A specific case where innovative solutions for the grid might be particularly helpful is Michigan’s Upper Peninsula (U.P.). U.P. ratepayers face some of the highest electricity rates in the country. The region makes up nearly 30% of the state’s land area but only about 3% of the population. Therefore, the high costs of electric infrastructure — not just the distribution grid, but also transmission lines and power plants — are spread out over a small number of ratepayers. At the same time, the U.P. is a particularly fertile ground for distributed energy. A 2016 Michigan Technological University study found that it could be economic for 65% of single-family homes in the U.P. and over 90% of seasonally-occupied homes to rely on their own energy from a combination of rooftop solar, batteries and combined heat and power generators — all examples of DERs. This is not to say that all of these ratepayers should cut themselves off from the grid, but more distributed energy could mitigate the problem of expensive electric service in the U.P. But as of now, DERs are not well integrated into the planning process for the electric grid in Michigan.

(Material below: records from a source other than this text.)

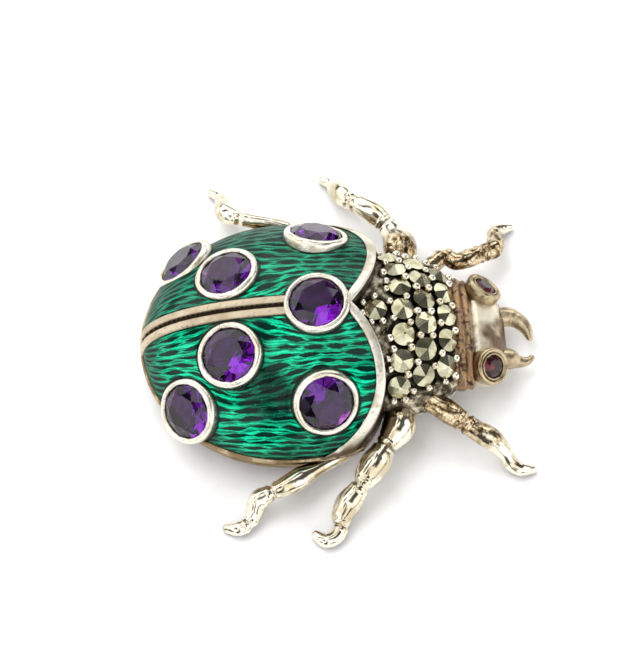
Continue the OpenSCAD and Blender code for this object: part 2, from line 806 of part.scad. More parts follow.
// Pin behind the brooch: a plain stem with its hinge and catch blocks. The stem clears the ring above it.
pin_clear = 0.15;
pin_z = ring_lift - pin_clear - pin_d / 2;
module brooch_pin() {
    color("gainsboro")
        union() {
            translate([catch_x, 0, pin_z])
                rotate([0, 90, 0])
                    cylinder(d = pin_d, h = hinge_x - catch_x, $fn = 24);
            for (x = [hinge_x, catch_x])
                translate([x - pin_block / 2, -pin_block / 2, pin_z - pin_d / 2])
                    cube([pin_block, pin_block, ring_lift - fit_gap - pin_z + pin_d / 2]);
        }
}

translate([x_shift, 0, 0]) {
    silver_body();
    wing_case();
    enamel_left();
    enamel_right();
    amethyst_centre();
    amethyst_front_left();
    amethyst_front_right();
    amethyst_mid_left();
    amethyst_mid_right();
    amethyst_rear_left();
    amethyst_rear_right();
    thorax_stones();
    eye_stone_left();
    eye_stone_right();
    brooch_pin();
}
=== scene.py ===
# %% [markdown]
# # A ladybird brooch, piece by piece
# The real object is a small silver beetle with an enamelled wing case, set stones and six bent legs. Its
# exact solids come from a CAD frame, and this script dresses them: each cell makes one piece or one
# finish. A dressed piece could be sculpted freely, but here it follows the same named sizes as the solid,
# so that it lies exactly where the solid is.

# %% Load the frame
import math

import bmesh
import bpy
import numpy as np
from mathutils import Matrix, Vector


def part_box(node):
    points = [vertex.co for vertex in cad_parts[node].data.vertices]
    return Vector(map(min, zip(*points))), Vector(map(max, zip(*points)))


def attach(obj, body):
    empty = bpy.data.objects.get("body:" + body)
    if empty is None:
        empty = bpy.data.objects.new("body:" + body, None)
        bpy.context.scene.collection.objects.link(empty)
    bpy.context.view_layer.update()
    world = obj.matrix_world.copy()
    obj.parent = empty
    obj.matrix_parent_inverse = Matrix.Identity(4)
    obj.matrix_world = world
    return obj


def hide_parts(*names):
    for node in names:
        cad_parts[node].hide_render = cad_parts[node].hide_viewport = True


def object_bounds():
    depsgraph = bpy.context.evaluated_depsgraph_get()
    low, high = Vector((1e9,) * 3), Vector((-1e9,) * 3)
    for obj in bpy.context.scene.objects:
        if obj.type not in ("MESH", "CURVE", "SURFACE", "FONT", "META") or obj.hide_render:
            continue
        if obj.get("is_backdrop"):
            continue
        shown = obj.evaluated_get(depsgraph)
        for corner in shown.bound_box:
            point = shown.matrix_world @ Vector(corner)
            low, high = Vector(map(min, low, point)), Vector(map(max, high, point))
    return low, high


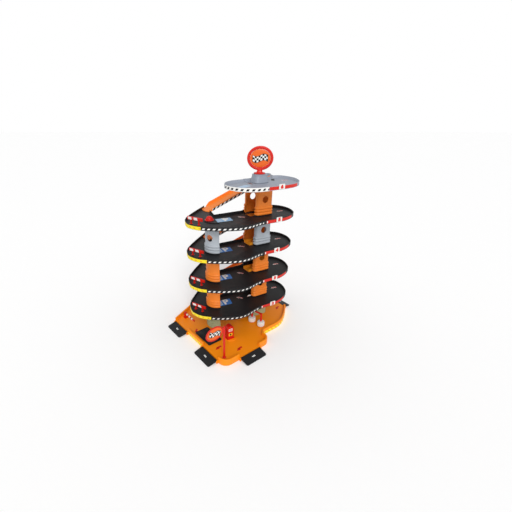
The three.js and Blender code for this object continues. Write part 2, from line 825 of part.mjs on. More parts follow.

The problem is that with the current cost-of-service regulatory model, our investor-owned utilities (IOUs) are incentivized to favor the capital-intensive infrastructure approach. Without changes in the way the state regulates IOUs, alternatives to traditional utility infrastructure solutions may be treated more as an afterthought or remote future opportunity. And there would be little financial incentive for IOUs to scale-up promising programs that are currently being piloted, if they result in foregone opportunities to make future capital investments that are the primary driver of utility earnings.
That needs to change. One goal of the MPSC’s efforts under MI Power Grid should be to explore innovative utility incentive models so IOUs have just as much incentive to plan the grid around DERs as they currently do around traditional poles and wires. The goal is not to favor one or the other, but to put them on equal footing so that the most efficient, least-cost option wins out.